A Poem a Day

Keeps the heartache at bay

Tag: poem

  • In the Arms of Chaos

    In the Arms of Chaos

    I’m giving up poetry. At least that’s what I think; I don’t know if it’s what I mean.

    I’ve been at this place, time and time again, and I always regress, back to my notebook where everything seems to hold less stress.

    Poetry is who I choose to be.

    It’s not what I do it’s who I am.

    So yeah, I don’t know half of the shit the workshop instructor said.

    Who the fuck is Charles Bukowski?

    Let’s just say this is all new to me. I don’t research my craft, I just put pen to paper and it happens,

    maybe it’s a natural born talent,

    it’s not like anyone ever tried to help me.

    The knowledge everyone else has, doesn’t make me,

    poetry flows through my veins it is me.

    Today they desire those who know about modern poets, and their work.

    But when they need a Pablo Neruda expert they’ll regret sending me away.

    When Edgar Allan Poe needs a tell-tale heart, that’s when they’ll remember my name.

    Langston Hughes had a dream deferred, but little did he know it was passed on to me.

    I know nothing about sestinas and soliloquys but the day you need a metaphor or simile lean on me

    because no one knows how to put an off base rhyme together like I do.

    No one knows how to push out excruciating pain thru pencil tips like I could.

    No one knows that me and poetry go way back.

    Back to the womb of my mother,

    back to the race between me and the other billion sperm cells.

    We go back,

    back to the lost memory of my sight, the first breaths of my cry.

    We go back,

    to elementary when my teacher asked me to write.

    She told me to write anything I wanted.

    And in my fist I gripped that pencil and in the funny squiggles that were still unfamiliar to me,

    I wrote, “If you met your heart what would you ask it?”

    And I keep meeting my heart and breaking it.

    Keep hearing my shadow scream at me you’ll never make it.

    But I am it,

    so fuck the name Bukowski.

    Bring back Silverstein and Frost.

    Because these people of which you speak I know not of.

    My limited knowledge does not make me, it shapes me.

    Yes, I’m a ragged edge and you must take care around me

    but no one can claim that my heads not in this game, because I have my soul in it.

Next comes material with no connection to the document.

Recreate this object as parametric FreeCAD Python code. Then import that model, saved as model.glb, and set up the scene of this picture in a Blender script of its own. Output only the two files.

    I sit at home and watch YouTube videos about it.

    I close my eyes and dream about it,

    I am that unheard brave new voice.

    Def. poetry jam is what animates me then it tears me down as I read the bios.

    They know so much more than I could ever catch up to.

    I don’t need that much to let my words be heard, and touch the endless skies miles from me.

    I know nothing of what they teach but I still go to learn.

    And I dare someone to say I’m not about it, I’ll show them what it is.

    I’ll lay my words onto storm clouds and let each word fall in the shape of rain.

    I’ll turn every gunshot into a story, I’ll make my project building be the stage and me the narrator.

    No one’s ever told me I was born for something greater, only something slightly better than where I am now.

    My head was never filled with you could be president or anything like that. In fact, my writing is supposed to lead me

    nowhere.

    I don’t think anyone sees that this isn’t something I do, it does me,

    it enters my body penetrating every inch of me,

    no it doesn’t fuck me, we make love to each other,

    I don’t chase it, it chases me. Around every corner, in dark alleys, on park benches, sandy beaches by the water, it follows me.

    It doesn’t belong to me I belong to it and it cares for me.

    Poetry invaded me, and I gave myself to it completely.

    Every tear I never shed ties me to it,

    every secret I never said ties me to it,

    every scar on my body ties ME to it.

    We’re entangled on paper sheets, slammed on spray painted walls, even the floors are marked up.

    It knows me, and embraces me, the wind that whips around my short hair, it whispers, you need no other knowledge than you just love me.

    Am I giving up poetry?

    It’s impossible to give up something that lives in me, it controls my limbs, my mind even the gestures I make with my hands.

    It’s fused in my fingertips, enforces the open and closing of my hand.

    I have been in love with poetry since the race for humanity began;

    It will always be a part of who I am.